The Stardust II travels 150 mph and up to 25,000 feet, but Castellucci has only taken it up to 16,000 feet. The plane is similar to one he owned in 1975, though the technology is much improved, making the planning aspect much easier, he said. On earlier trips, he only had a compass and had to spend much more time calculating where the airports where and looking at a map and following gauges in the plane.

Now, Castellucci said, you just follow the GPS heading, which gives you direction and speed. He also used a fuel flow meter, which told him how many gallons per hour he was burning. To navigate the trip, he mapped everything out in advance, and wrote the coordinates, degrees, direction, runways, airports and mileage on 6-inch by 8-inch notecards. He then plugged this information into his GPS system on the way to each airport, which ensured he stayed on the right track. He also used his cell phone, which wasn’t available in previous trips, to call home every night.

“I think he is very safe. He spares no expense doing anything that needs to be done on the plane,” said Castellucci’s wife, Linda, who, after his accident 18 years ago was worried her son might not have a father if her husband continued flying. “It’s comforting for me to know he is doing the thing he loves the most, and I know he feels at peace knowing that I am OK with him flying again. It was time for him to get back to his passion.”

Growing up in Los Angeles, Castellucci remembers sitting on his back porch and being fascinated by watching birds fly and land on the fence. When he was 18, he took five hours of flying lessons, but quit when he couldn’t afford additional lessons.

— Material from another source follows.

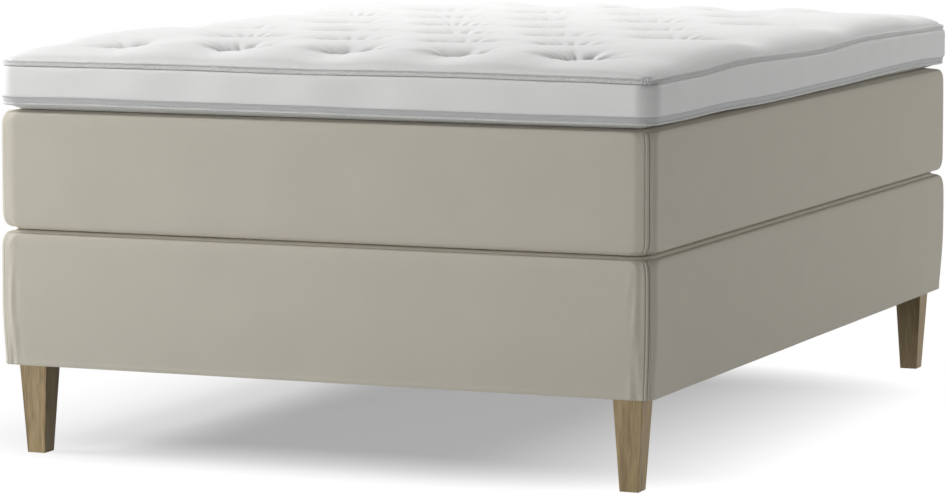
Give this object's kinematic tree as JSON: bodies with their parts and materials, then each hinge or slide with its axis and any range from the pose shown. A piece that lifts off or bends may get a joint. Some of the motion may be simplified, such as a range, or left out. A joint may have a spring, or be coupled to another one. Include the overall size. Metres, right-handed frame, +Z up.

At 31, he started training again. He received his private license a year later and bought his first airplane.

Castellucci’s biplane is currently being worked on, but next July he is planning on making his first trip to Alaska. If the Alaska trip doesn’t work, he said he will fly back to Ohio.

As for how long he plans to keep flying, Castellucci said, “The privilege of being able to see our world from the open cockpit of a biplane is awe inspiring … I plan on flying until I leave this old mudball and go wherever we are supposed to go when we kick the bucket.”